SEPA invested in a tablet-based method for performing inspections of farms in priority catchments in Scotland. The data collected using the tablets was then moved into our Oracle systems when staff returned to a SEPA office. Each farm inspection provided a highly detailed review of the farming activities, as well as putting these into geographical context.

However, to analyse such a large volume of data would take considerable effort. To tackle this we developed a suite of informatics tools which could instantly retrieve any farm’s details, produce maps of the data, and display the photographs taken during the farm inspection. This gave our operations staff a rapid method of reviewing farms where issues, or examples of good practice, were being found.

We developed a highly detailed single-farm analysis tool; a national trends analysis tool, which will help understand farming in Scotland as a whole and show how farming is changing over time; and a tool which could automatically generate a letter summarising the farm inspection results for the land owner or farmer.
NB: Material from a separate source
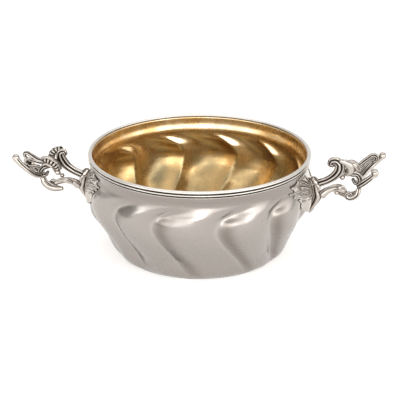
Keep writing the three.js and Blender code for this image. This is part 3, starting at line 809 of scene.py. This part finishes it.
def draw_bud(bm, side):
    """A straight stem that ends in a bud inside a curl."""
    stem(bm, BUD_STEM, [3, 3.1, 2.9, 2.6], [2.6, 2.8, 2.5, 2.2], rings=60, around=36,
         grooves=CHANNELS)
    ball(bm, (141, -0.7, 69.6), 2.4)
    stem(bm, BUD_CURL, [2.2, 2.5, 2.5, 2.4, 2.1, 1.7], [1.5, 1.5, 1.4, 1.3, 1.1, 0.9],
         rings=60, around=20)


def draw_lower_leaf(bm, side):
    """A leaf that folds back toward the bowl, with a scroll behind it."""
    stem(bm, LOWER_LEAF, [2.4, 3, 3.2, 2.8, 1.8], [2.2, 2.9, 3.1, 2.8, 1.9], rings=90, around=40,
         grooves=[(0.8, 0.22, 0.24)])
    stem(bm, LEAF_SCROLL, [1.8, 2.3, 2.4, 2.4, 2.3, 2, 1.6], [1.8, 2.3, 2.3, 2.1, 1.8, 1.6, 1.3],
         rings=80, around=32, grooves=[(math.pi - 0.1, 0.3, 0.28)])


both_sides("bud_stem", draw_bud)
both_sides("lower_leaf", draw_lower_leaf)

# %% [markdown]
# ## Painted shade in the recesses
# From each point of a casting a few rays look outward. Where most of them meet metal within
# a few millimetres, the place is a recess, and its colour is painted dark as shade and oxide.
# The leaf plates lie open on the wall and get a little over half of it.

# %% Recess of the castings
LOOKS = 16
GOLDEN_ANGLE = 2.4
LOOK_REACH = 0.004
OFF_SURFACE = 0.00008
PLATE_SHADE = 0.55


def look(k):
    """Direction number k of a spiral that fills the half sphere evenly."""
    up = (k + 0.5) / LOOKS
    out = math.sqrt(1 - up**2)
    return Vector((math.cos(GOLDEN_ANGLE * k) * out, math.sin(GOLDEN_ANGLE * k) * out, up))


def search_tree(pieces):
    """A search tree over the faces of several pieces, which all lie at the origin."""
    points, faces = [], []
    for piece in pieces:
        start = len(points)
        points += [point.co.copy() for point in piece.data.vertices]
        faces += [[start + i for i in face.vertices] for face in piece.data.polygons]
    return BVHTree.FromPolygons(points, faces)


looks = [look(k) for k in range(LOOKS)]
for side in ("right", "left"):
    group = [piece for piece in castings if piece.name.endswith(side)]
    near = search_tree(group + [sheet])
    for piece in group:
        strength = PLATE_SHADE if "leaf_plate" in piece.name else 1
        for point, value in zip(piece.data.vertices, piece.data.attributes["recess"].data):
            turn = point.normal.to_track_quat("Z", "Y")
            origin = point.co + point.normal * OFF_SURFACE
            hits = sum(1 for way in looks if near.ray_cast(origin, turn @ way, LOOK_REACH)[0])
            # The more rays meet metal, the darker the place is painted: painted shade.
            shade = hits / LOOKS * strength
            value.value = 1 - (1 - value.value) * (1 - shade)
print("recess worked out on", len(castings), "castings")

# %% [markdown]
# ## Table
# The object stands on plain white paper. The paper glows faintly to the camera and in
# reflections, so that it shows white while the lamps stay at a level that suits the metal.

# %% Table
TABLE_GLOW = 0.5
table_mesh = bpy.data.meshes.new("table")
flat = bmesh.new()
bmesh.ops.create_grid(flat, x_segments=1, y_segments=1, size=6)
flat.to_mesh(table_mesh)
flat.free()
table = bpy.data.objects.new("table", table_mesh)
bpy.context.scene.collection.objects.link(table)
paper, tree, shader = new_material("white_paper_table", metallic=0)
shader.inputs["Roughness"].default_value = 0.9
shader.inputs["Specular IOR Level"].default_value = 0.1
shader.inputs["Base Color"].default_value = linear("#DDDBD9")
shader.inputs["Emission Color"].default_value = (1, 1, 1, 1)
ray = add(tree, "ShaderNodeLightPath")
seen = add(tree, "ShaderNodeMath", [(0, ray.outputs["Is Camera Ray"]),
                                    (1, ray.outputs["Is Glossy Ray"])], operation="MAXIMUM")
seen = add(tree, "ShaderNodeMath", [(0, seen.outputs[0]),
                                    (1, ray.outputs["Is Transmission Ray"])], operation="MAXIMUM")
glow = add(tree, "ShaderNodeMath", [(0, seen.outputs[0]), (1, TABLE_GLOW)], operation="MULTIPLY")
tree.links.new(glow.outputs[0], shader.inputs["Emission Strength"])
table_mesh.materials.append(paper)
print("table laid")

# %% [markdown]
# ## Lamps
# Four soft boxes face the bowl. Three small ones stand in front and to both sides, a third of
# a metre up, and put short soft highlights on the lobes. A large weak one above and a little
# behind lights the inside.

# %% Soft boxes
BOWL_MIDDLE = Vector((0, 0, 0.04))


def soft_box(name, place, size, power):
    """A square lamp that faces the bowl."""
    lamp = bpy.data.lights.new(name, "AREA")
    lamp.size = size
    lamp.energy = power
    box = bpy.data.objects.new(name, lamp)
    box.location = place
    box.rotation_mode = "QUATERNION"
    box.rotation_quaternion = (Vector(place) - BOWL_MIDDLE).to_track_quat("Z", "Y")
    bpy.context.scene.collection.objects.link(box)


soft_box("front_box", (0.15, -1.1, 0.36), 0.35, 1)
soft_box("left_box", (-0.95, -0.6, 0.36), 0.35, 0.8)
soft_box("right_box", (0.85, -0.75, 0.36), 0.35, 0.8)
soft_box("back_box", (0.1, 0.5, 1.2), 1.2, 2)
print("four soft boxes face the bowl")

# %% [markdown]
# ## The room
# Silver has no colour of its own to speak of and shows the room. So the room has what a
# studio has: a band of bright windows low in front, a pale backdrop behind and soft light
# overhead, and it is dimmer between them. Each is a ramp on the direction one looks in.

# %% Windows in front
WINDOW_LIGHT = 2.3
WINDOW_BAND = ((0.08, 0.5), (0.2, 1), (0.4, 0.95), (0.55, 0.1))
room = bpy.data.worlds.new("studio_room")
bpy.context.scene.world = room
room.use_nodes = True
tree = room.node_tree
way = add(tree, "ShaderNodeTexCoord").outputs["Generated"]
parts = add(tree, "ShaderNodeSeparateXYZ", [(0, way)])
window = add(tree, "ShaderNodeValToRGB", [("Fac", parts.outputs["Z"])])
for where, grey in WINDOW_BAND:
    window.color_ramp.elements.new(where).color = (grey, grey, grey, 1)
window.color_ramp.elements[0].color = (0.25, 0.25, 0.25, 1)
window.color_ramp.elements[-1].color = (0, 0, 0, 1)
toward = add(tree, "ShaderNodeMath", [(0, parts.outputs["X"]), (1, -0.35),
                                      (2, parts.outputs["Y"])], operation="MULTIPLY_ADD")
front = add(tree, "ShaderNodeMapRange", [("Value", toward.outputs[0]), ("From Min", 0.05),
                                         ("From Max", -0.6)], interpolation_type="SMOOTHSTEP")
bright = add(tree, "ShaderNodeMath", [(0, window.outputs["Color"]), (1, front.outputs[0])],
             operation="MULTIPLY")
print("the windows have", len(window.color_ramp.elements), "bands")

# %% Backdrop and light overhead
backdrop = add(tree, "ShaderNodeMapRange", [("Value", parts.outputs["Y"]), ("From Min", 0.1),
                                            ("From Max", 0.6), ("To Min", 0.6),
                                            ("To Max", 0.9)])
overhead = add(tree, "ShaderNodeMapRange", [("Value", parts.outputs["Z"]), ("From Min", 0.65),
                                            ("From Max", 1), ("To Min", 0), ("To Max", 0.7)])
around = add(tree, "ShaderNodeMath", [(0, backdrop.outputs[0]), (1, overhead.outputs[0])],
             operation="ADD")
strength = add(tree, "ShaderNodeMath", [(0, bright.outputs[0]), (1, WINDOW_LIGHT),
                                        (2, around.outputs[0])], operation="MULTIPLY_ADD")
back = tree.nodes["Background"]
tree.links.new(strength.outputs[0], back.inputs["Strength"])
back.inputs["Color"].default_value = linear("#FFFEFC")
bpy.context.scene.view_settings.view_transform = "Standard"
print("room lit")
This letter-generation tool not only summarised the farm inspection, but provided mitigation options and feedback from our staff to help improve the farm, while providing maps to detail where this feedback related to.

By using these informatics tools, and in particular the letter-generation tool, our staff are able to produce letters much more rapidly than the previous manual method and also understand and respond better to issues. This entire system was awarded the Holyrood Connect 2013 award for Innovation in the public sector.